The one most people don’t know, and I never talk about, is why I felt the need to write this post. My other coping mechanism goes against the grain of who most people know me to be. I am normally extroverted and chatty for the most part. Yesterday though, on top of still not feeling well, I coped through quiet introversion. It’s the worst coping method I use from what my counselor used to tell me as it tends to make me come off angry, snobbish, or rude. I had someone comment yesterday that they thought I was mad at them because I hadn’t spoken to them. If only this individual knew. If they knew that the moment I opened my mouth to speak to them, I feared losing it. I feared my anxiety letting loose and everything coming bubbling out. (Yes, I know that’s exactly what I need to be doing, but in that moment of yesterday, I couldn’t…I just could not) This person knows me well enough that I couldn’t fool them with an “I’m fine” response and walk away. For better or worse, I could not get away with that facade with them. I love that I have that kind of person in my life, just not on days when I am fighting hardest to keep my anxiety tightly locked behind my eyes.
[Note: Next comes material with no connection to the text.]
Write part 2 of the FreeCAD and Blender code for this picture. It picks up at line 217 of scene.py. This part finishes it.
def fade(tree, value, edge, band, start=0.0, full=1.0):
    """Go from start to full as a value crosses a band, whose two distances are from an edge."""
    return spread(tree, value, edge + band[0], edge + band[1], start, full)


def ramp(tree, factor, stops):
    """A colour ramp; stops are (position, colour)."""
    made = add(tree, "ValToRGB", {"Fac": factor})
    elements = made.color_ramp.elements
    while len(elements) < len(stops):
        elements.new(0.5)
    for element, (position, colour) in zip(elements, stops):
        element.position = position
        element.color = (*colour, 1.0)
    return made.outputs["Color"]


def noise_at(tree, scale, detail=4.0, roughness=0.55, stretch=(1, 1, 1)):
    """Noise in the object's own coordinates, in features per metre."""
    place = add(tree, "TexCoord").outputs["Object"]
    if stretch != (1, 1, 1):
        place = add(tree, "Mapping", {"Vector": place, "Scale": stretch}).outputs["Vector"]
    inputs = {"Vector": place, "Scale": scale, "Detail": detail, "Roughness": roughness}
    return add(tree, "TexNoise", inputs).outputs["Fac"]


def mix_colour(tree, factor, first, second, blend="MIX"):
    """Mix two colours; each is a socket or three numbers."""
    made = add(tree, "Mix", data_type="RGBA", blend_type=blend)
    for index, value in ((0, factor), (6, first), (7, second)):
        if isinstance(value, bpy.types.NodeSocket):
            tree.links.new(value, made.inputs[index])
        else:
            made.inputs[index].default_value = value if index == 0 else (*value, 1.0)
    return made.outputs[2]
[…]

So now, here I am, telling the entire interwebs something deeply personal because it’s something I am currently struggling with. Something that, in the South and in the church, we don’t like to discuss. We like to keep our secrets quiet, lest we be the town and the church fodder for gossip. I am a functioning, loving, human who believes in God. I love my family and church, friends and neighbors. But I struggle with anxiety.

Today you may find yourself in a similar struggle. Know that it is okay to talk about it, to seek counseling and not bear the burden alone. That is the greatest lie this world will tell you about mental illness…if you would talk with someone about treatments when you have a cold, why not when you have a mind issue? Today you may encounter someone who is in this struggle. Who wonders if they should talk about it, who believes the lie they are all alone in this struggle. Be kinder. Be gentler. But most of all, be understanding that this is a hurting world and we are all carrying around a load we wish we did not have to bear alone.